I don't know a whole lot about stains and shellacs. I always use a beeswax and tongue oil mix. If I want to darken I use Danish wood oils instead of tongue oil. Just heat the oil up on a low heat( I use my hiking stove and little cook pot) and add chopped up bees wax. It cools quick so you can fiddle with the mix till it becomes a paste I think its about half and half( I never pay attention to that kinda stuff). Then you just rub in with a rag keeping mix warm helps. I generally give it a couple coats letting the first sit overnight then apply the second the following morning and rub like hell. It gives it a great satin warm finish.I have a shelf that I did 15 years ago that has hung around in and out of hall ways multiple bedrooms and garages as a parts shelf and the like and is now my temporary wood tool shelf. And all it takes is a rub with a rag to give that nice warm finish that it once had when I gave it its first and only coat of finish so long ago. Oh and I never did sand, a Stanley #4 finish was all it got. I should clean it up and take a pic.


----------



## JAAune (Jan 22, 2012)

It's not necessary to sand after planing but it will affect the appearance to some extent. However, if you intend to stain to a dark color sanding is probably needed. Stain might not darken the burnished surface created by hand-planing enough to get the color you want.

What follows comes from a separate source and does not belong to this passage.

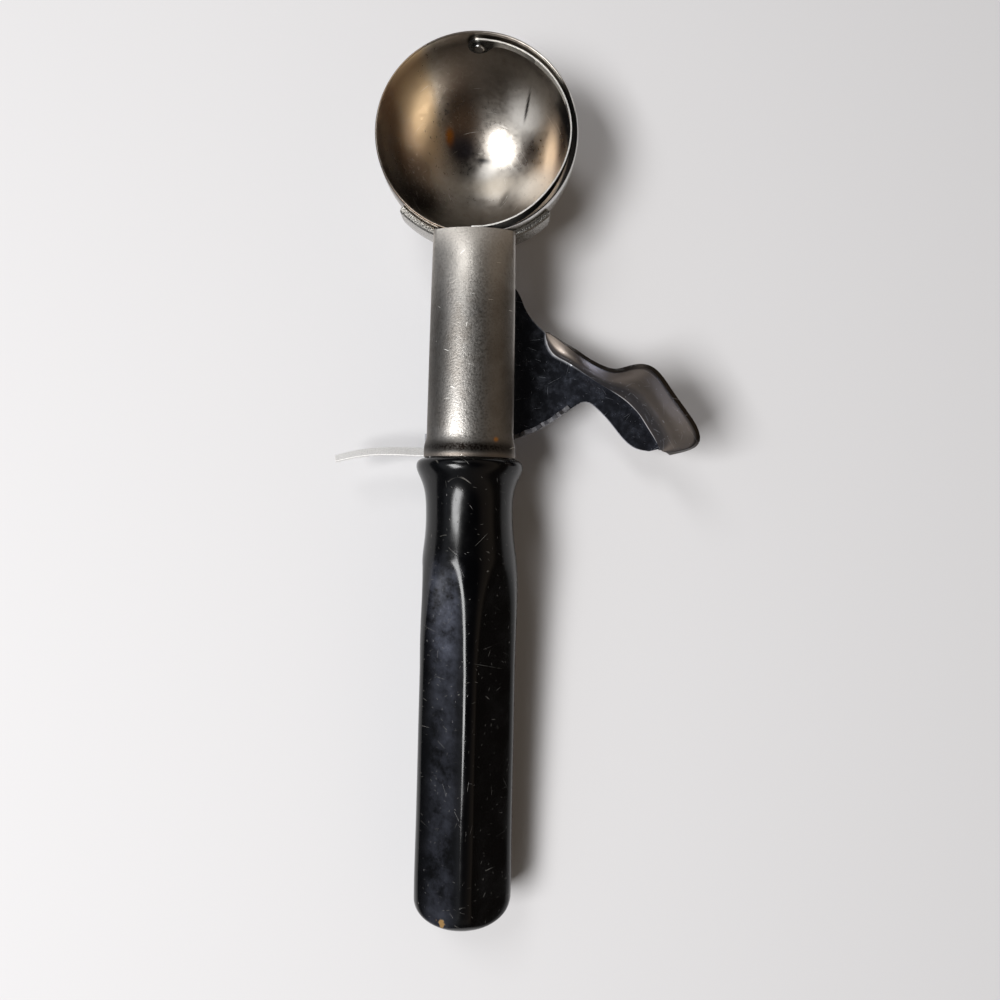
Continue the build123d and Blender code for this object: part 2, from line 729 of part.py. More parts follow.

You probably won't have good luck sanding after staining. It could clog the paper and there's a good chance of accidentally sanding through the color which will not penetrate the wood at all. Best to save sanding until after the first coat of finish is done.

First of all, do all testing on some scrap wood before working on the actual project.

Gel stain reduces splotching but may not be enough by itself. I would recommend trying the following procedure.

1. Sand with the grain to p150.
2. Mix up some alchohol and shellac about 50/50 and applying one coat of that to the wood and allow it to soak into the grain. There shouldn't be a visible film buildup on the surface.
3. After the shellac is dry, scuff sand lightly with p220.
4. Apply gel stain
5. Apply first coat of shellac.
6. Scuff sand very lightly with p320 to smooth away dust nibs
7. Apply a second coat of shellac.
8. Determine if the finish is satisfactory. If not, repeat steps 6-7 until the finish looks good. Finish off with the wax afterwards.

Again, test with scrap wood first. You can get different results by mixing around the different steps and might find some other combination that looks better.


----------



## blackcherry (Dec 7, 2007)

Are you spraying the shellac because if not you run a good chance of striking the gel stain if you brush and roll. Gel Stain tends to stay on the surface and wild move once a finish is applied with a brush and roller. Best of luck…BC


----------



## redmosquito1 (Jan 5, 2014)

I would just oil it myself cause I like natural type look. However I'm building it for the fiancé and she wants it stained so that's what she gets. I like the color though so no complaints and I had to use some of the lighter wood in making the legs so it should allow me to blend it in a bit more.

I will do a couple of test pieces on scraps tonight. JAA I'll follow your procedure on one and try a no base coat on another and see how it looks. Then finish it with a few shellac coats see how I like it, I'll start with no shellac since my color sample was done that way last night.

My intention was to brush the shellac on, I hadn't heard the gel stain will pull from shellac though. That's a concern for sure. I know some people have had bad results from minwax gel stains but it seems the general stuff is better. Test pieces will show it I guess.


----------